La mancata distribuzione ai maestri e ai professori delle elementari e delle medie dei tre opuscoli dal titolo “Educare alla diversità”, avvenuta dopo le dichiarazioni di contrarietà espresse dal Cardinale Angelo Bagnasco, presidente della Conferenza episcopale italiana, mi hanno convinto di quanta distanza esista oggi tra Roma e Milano. Se le parole di un porporato sono riuscite a fermare un serio progetto davvero all’avanguardia, che attraverso i docenti doveva avviare un percorso di formazione nelle scuole italiane contro l’omofobia e parlare di nuovi diritti, nuove categorie sociali e nuove famiglie, mi è chiara la differenza che esiste tra le Sacre stanze della Capitale e l’aria di modernità che si respira nel capoluogo lombardo.

Detto questo, pare essere oramai certo, il freno espresso nei confronti del progetto realizzato dall’Unar (l’Ufficio Nazionale Antidiscriminazioni Razziali) e voluto dal passato Governo Letta, per combattere nelle scuole, assieme ai docenti, il problema dell’intolleranza e del bullismo omofobico, e che prevedeva la distribuzione di un “kit” composto da tre libretti che sarebbero proprio serviti per “Educare alla diversità”.

Tutto rimarrà lettera morta! Eppure, la realizzazione di quei volumetti fu inizialmente autorizzata dal Dipartimento per le Pari opportunità, sotto l’allora ministro del Lavoro con delega alle Pari opportunità, Elsa Fornero, che non mi sembra sia la più acerrima nemica della famiglia tradizionale.

Non sono però una che si demoralizza. Prendo atto di quanto accaduto e guardo avanti. Guardo in particolare alla mia città e per fortuna vedo le tante cose che sono state fatte e che si continuerà a fare. Osservo l’attività davvero fruttifera svolta sull’attuazione dei principi sanciti dalla delibera che ha permesso la nascita del Registro unioni civili; vedo il lavoro che prosegue su questo fronte, con una nuova delibera consigliare che darà il là a nuove iniziative. Osservo che quest’anno le famiglie omogenitoriali potranno iscrivere i loro figli a scuola senza l’imbarazzo di dover riempire moduli con su scritto “padre” e “madre”, ma solo dando indicazioni sui genitori; e vedo poi tutta l’attività che sto coordinando, con le associazioni e gli esercizi commerciali Lgbt, per trasformare questa città in un luogo ancora più accogliente in vista in Expo.

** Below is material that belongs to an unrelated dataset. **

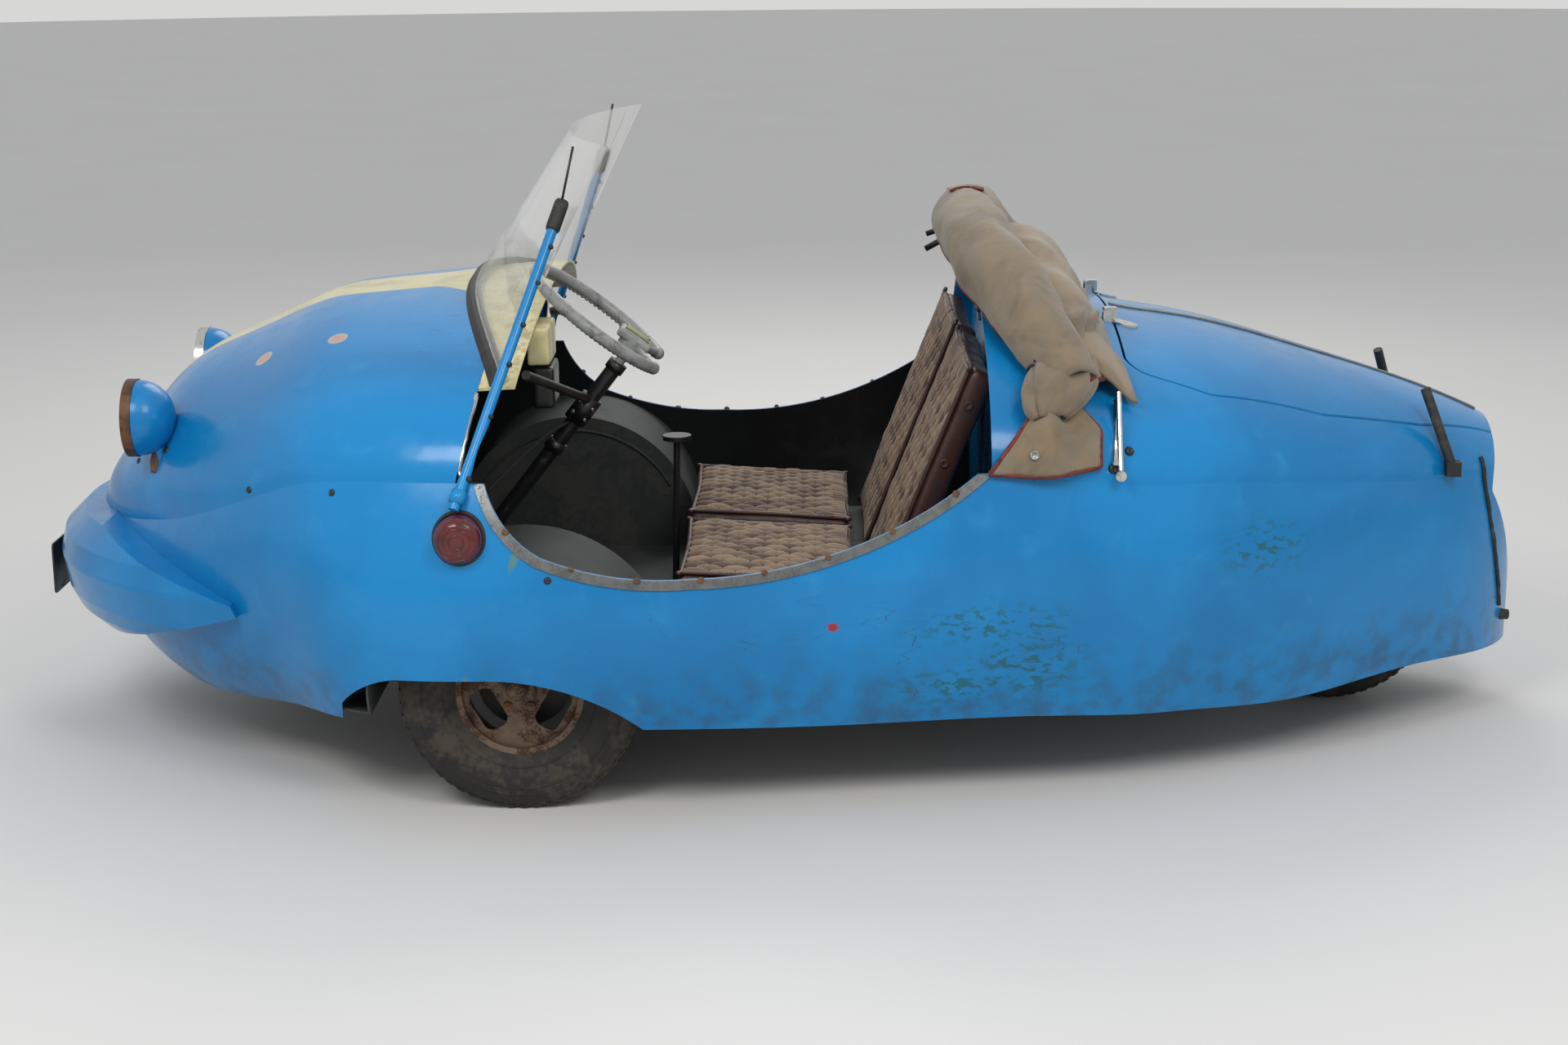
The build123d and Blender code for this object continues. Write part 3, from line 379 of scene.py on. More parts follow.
FINISHES = (
    Finish("matt_rubber", (0.012, 0.012, 0.012), (0.050, 0.046, 0.040), 0.4, 30.0, 0.62, 0.8),
    Finish(
        "dusty_tyre_rubber", (0.014, 0.013, 0.012), (0.060, 0.048, 0.036),
        0.42, 9.0, 0.72, 0.9, grain=0.0003,
    ),
    Finish(
        "worn_chrome", (0.62, 0.62, 0.60), (0.16, 0.12, 0.09),
        0.16, 40.0, 0.16, 0.55, 1.0, 900.0, 0.00004,
    ),
    Finish(
        "dull_aluminium", (0.20, 0.21, 0.205), (0.10, 0.10, 0.095),
        0.4, 30.0, 0.38, 0.6, 0.9, 900.0, 0.00005,
    ),
    Finish(
        "rusty_steel", (0.090, 0.060, 0.045), (0.200, 0.085, 0.035),
        0.5, 60.0, 0.6, 0.85, 0.35, grain=0.0003,
    ),
    # Rusty wheel paint. Its colour is darkened below the rust's own to paint in the shade that lies on the
    # rims.
    Finish(
        "rusty_wheel_paint", (0.150, 0.095, 0.058), (0.060, 0.026, 0.014),
        0.5, 26.0, 0.55, 0.85, grain=0.0003,
    ),
    Finish("dirty_frame_paint", (0.020, 0.019, 0.018), (0.075, 0.050, 0.032), 0.4, 18.0, 0.5, 0.85),
    Finish("worn_black_paint", (0.012, 0.012, 0.012), (0.055, 0.045, 0.038), 0.2, 45.0, 0.35, 0.6),
    Finish("dull_casting", (0.160, 0.160, 0.155), (0.060, 0.050, 0.042), 0.4, 20.0, 0.6, 0.8, 0.5),
    Finish(
        "rough_grey_moulding", (0.030, 0.036, 0.034), (0.055, 0.055, 0.048),
        0.4, 8.0, 0.7, 0.85, 0.0, 160.0, 0.0006,
    ),
    Finish("worn_grey_plastic", (0.270, 0.275, 0.265), (0.140, 0.140, 0.130), 0.3, 35.0, 0.34, 0.6),
    Finish("olive_plastic", (0.180, 0.200, 0.050), (0.110, 0.120, 0.040), 0.3, 60.0, 0.3, 0.5),
    Finish("aged_cream_paint", CREAM, (0.420, 0.340, 0.170), 0.3, 12.0, 0.45, 0.6, coat=0.2),
    Finish("matt_black_plate", (0.010, 0.010, 0.010), (0.030, 0.028, 0.026), 0.3, 25.0, 0.45, 0.7),
    Finish(
        "dark_red_leatherette", (0.060, 0.022, 0.016), (0.030, 0.014, 0.012),
        0.4, 20.0, 0.38, 0.6, 0.0, 900.0, 0.0004,
    ),
    Finish("rust_red_piping", (0.150, 0.026, 0.018), (0.080, 0.018, 0.012), 0.4, 60.0, 0.7, 0.85),
    Finish("black_cord", (0.012, 0.012, 0.012), (0.035, 0.032, 0.030), 0.3, 90.0, 0.75, 0.9),
    Finish("dull_steel", (0.300, 0.290, 0.270), (0.120, 0.080, 0.050), 0.3, 150.0, 0.35, 0.6, 0.9),
)


@dataclass(frozen=True)
class Gelcoat:
    """The body's faded blue moulding with its cream spine, patches, scratches and tape.

    Attributes:
        name: The material's name.
        cream_spine: Whether the top of the bonnet and the cowl are cream.
        side_wear: Whether the side has its worn patches, scratches and tape.
        repaired: The middles of the two oval repairs.
        rubbed: The middles and half sizes of the rubbed zones low on the left side.
        cracked: The middles and half sizes of the cracked zones there.
    """

    name: str
    cream_spine: bool = False
    side_wear: bool = False
    repaired: tuple = ((at(-0.475), -0.295, 0.722), (at(-0.332), -0.355, 0.768))
    rubbed: tuple = (
        ((at(0.86), -0.66, 0.250), (0.15, 0.2, 0.085)), ((at(0.72), -0.68, 0.215), (0.16, 0.2, 0.050)),
        ((at(1.28), -0.50, 0.420), (0.12, 0.2, 0.070)), ((at(0.80), -0.66, 0.330), (0.20, 0.2, 0.050)),
    )
    cracked: tuple = (
        ((at(0.55), -0.68, 0.340), (0.42, 0.3, 0.075)), ((at(0.80), -0.66, 0.270), (0.26, 0.3, 0.13)),
    )

    def make(self) -> bpy.types.Material:
        """Build the material."""
        shader = Shader(self.name)
        place = shader.place
        x, y, z = shader.axes(place)
        cloudy = shader.noise(place, 16.0, 6.0, 0.3)
        colour = shader.mix(shader.patches(place, 2.6, 3.0, 0.35, 0.68, warp=0.4), BLUE_DEEP, BLUE)
        colour = shader.mix(shader.ramp(cloudy, 0.56, 0.80, 0.0, 0.30), colour, BLUE_PALE)
        drawn_down = shader.stretched(place, (0.6, 1.0, 7.0))
        colour = shader.mix(shader.patches(drawn_down, 5.0, 5.0, 0.55, 0.80, 0.0, 0.28), colour, BLUE_DEEP)
        low = shader.ramp(z, 0.14, 0.34, 0.45, 0.0)
        soiled = shader.math("MULTIPLY", low, shader.patches(place, 24.0, 6.0, 0.4, 0.7))
        colour = shader.mix(soiled, colour, DIRT)
        specks = shader.ramp(shader.cells(place, 26.0, "F1"), 0.035, 0.055, 0.75, 0.0)
        thinned = shader.math("MULTIPLY", specks, shader.patches(place, 9.0, 2.0, 0.58, 0.64))
        colour = shader.mix(thinned, colour, DIRT)
        if self.cream_spine:
            colour = self.spine(shader, colour, x, y, z)
            colour = self.repairs(shader, colour)
        if self.side_wear:
            colour = self.wear(shader, colour, y)
            colour = self.lining(shader, colour, y, z)
        shader.dress(
            Base_Color=colour, Roughness=shader.ramp(cloudy, 0.35, 0.75, 0.20, 0.34), Specular_IOR_Level=0.32,
            Coat_Weight=0.15, Coat_Roughness=0.08,
        )
        shader.bump(shader.noise(place, 9.0, 2.0), 0.25, 0.004)
        shader.bump(shader.noise(place, 650.0, 3.0), 0.25, 0.0001)
        return shader.material

    def spine(self, shader: Shader, colour: object, x: object, y: object, z: object) -> object:
        """Cream along the middle of the bonnet and behind the screen."""
        narrow = shader.ramp(x, at(-0.80), at(-0.25), 0.050, 0.092)
        half = shader.math("ADD", narrow, shader.ramp(x, at(-0.20), at(-0.105), 0.0, 0.075))
        across = shader.math("ABSOLUTE", y)
        inside = shader.ramp(shader.math("SUBTRACT", half, across), -0.0015, 0.0015)
        square = shader.math("SUBTRACT", 1.21, shader.math("MULTIPLY", y, y))
        curve = shader.math("SUBTRACT", 1.1, shader.math("SQRT", square))
        rake = shader.math("MULTIPLY", shader.math("SUBTRACT", 0.845, z), 0.662)
        past = shader.math("ADD", shader.math("SUBTRACT", x, curve), rake)
        behind = shader.ramp(past, at(-0.108), at(-0.106))
        high = shader.ramp(z, 0.60, 0.602)
        cream = shader.math("MULTIPLY", shader.math("MAXIMUM", inside, behind), high)
        aged = shader.patches(shader.place, 11.0, 6.0, 0.42, 0.72, warp=0.5)
        return shader.mix(cream, colour, shader.mix(aged, CREAM, CREAM_AGED))

    def lining(self, shader: Shader, colour: object, y: object, z: object) -> object:
        """Dark dusty paint on the faces that look inwards."""
        outwards = shader.node("ShaderNodeCombineXYZ", {0: 0.0, 1: y, 2: shader.math("SUBTRACT", z, 0.30)})
        normal = shader.node("ShaderNodeNewGeometry").outputs["Normal"]
        facing = shader.vector("DOT_PRODUCT", normal, outwards).outputs["Value"]
        return shader.mix(shader.ramp(facing, -0.03, 0.0, 1.0, 0.0), colour, LINING)

    def repairs(self, shader: Shader, colour: object) -> object:
        """Two oval patches with a pale rim where holes were filled, and scrapes near the screen."""
        place = shader.place
        for centre in self.repaired:
            colour = shader.mix(shader.blob(place, centre, (0.019, 0.022, 0.020), 0.12), colour, FILLER)
            colour = shader.mix(shader.blob(place, centre, (0.013, 0.016, 0.014), 0.25), colour, PRIMER)
        mask = shader.blob(place, (at(-0.13), -0.35, 0.76), (0.10, 0.26, 0.10), 0.6)
        long_cells = shader.cells(shader.stretched(place, (5.0, 9.0, 26.0)), 3.2)
        lines = shader.ramp(long_cells, 0.006, 0.016, 0.6, 0.0)
        broken = shader.patches(place, 22.0, 3.0, 0.52, 0.60)
        return shader.mix(shader.total("MULTIPLY", [mask, lines, broken]), colour, DIRT)

    def wear(self, shader: Shader, colour: object, y: object) -> object:
        """Worn patches, cracks, a red scratch, chips and a line of old tape on the left side."""
        place = shader.place
        left = shader.ramp(y, -0.30, -0.28, 1.0, 0.0)
        tall = shader.stretched(place, (1.0, 1.0, 1.6))
        grazed = shader.patches(tall, 55.0, 7.0, 0.50, 0.60, 0.0, 0.85)
        for centre, radii in self.rubbed:
            zone = shader.blob(place, centre, radii, 0.8)
            colour = shader.mix(shader.math("MULTIPLY", zone, grazed), colour, RUBBED)
        zones = [shader.blob(place, centre, radii, 0.4) for centre, radii in self.cracked]
        zone = shader.total("MAXIMUM", zones)
        long_cells = shader.cells(shader.stretched(place, (3.2, 3.0, 15.0), (0.0, 0.10, 0.0)), 4.0)
        cracks = shader.ramp(long_cells, 0.004, 0.012, 0.9, 0.0)
        broken = shader.patches(place, 16.0, 4.0, 0.50, 0.58)
        colour = shader.mix(shader.total("MULTIPLY", [zone, cracks, broken, left]), colour, DIRT)
        red = shader.streak(place, (at(0.500), -0.683, 0.322), (at(0.640), -0.679, 0.356), 0.005)
        flaky = shader.patches(place, 120.0, 4.0, 0.45, 0.55)
        colour = shader.mix(shader.math("MULTIPLY", red, flaky), colour, RED_MARK)
        spot = shader.blob(place, (at(0.530), -0.683, 0.335), (0.012, 0.05, 0.010), 0.5, 1.2)
        colour = shader.mix(spot, colour, RED_MARK)
        tape = shader.streak(place, (at(0.012), -0.738, 0.470), (at(-0.078), -0.735, 0.262), 0.016)
        patchy = shader.patches(place, 30.0, 5.0, 0.38, 0.56, 0.10, 0.75)
        colour = shader.mix(shader.math("MULTIPLY", tape, patchy), colour, OLD_TAPE)
        chips = shader.ramp(shader.cells(place, 17.0, "F1"), 0.05, 0.075, 0.85, 0.0)
        sparse = shader.patches(place, 5.0, 2.0, 0.60, 0.66)
        return shader.mix(shader.total("MULTIPLY", [chips, sparse, left]), colour, CHIPPED)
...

Rimane naturalmente il vuoto lasciato nelle scuole. Se speranze ce ne sono ancora, auspico che chi di dovere riveda le sue decisioni e si possa far decollare l’iniziativa “Educare alla diversità”. In caso contrario mi attiverò personalmente affinché, almeno a Milano, un’iniziativa del tutto simile possa trovare sfogo negli istituti della città, dove la modernità non spaventa.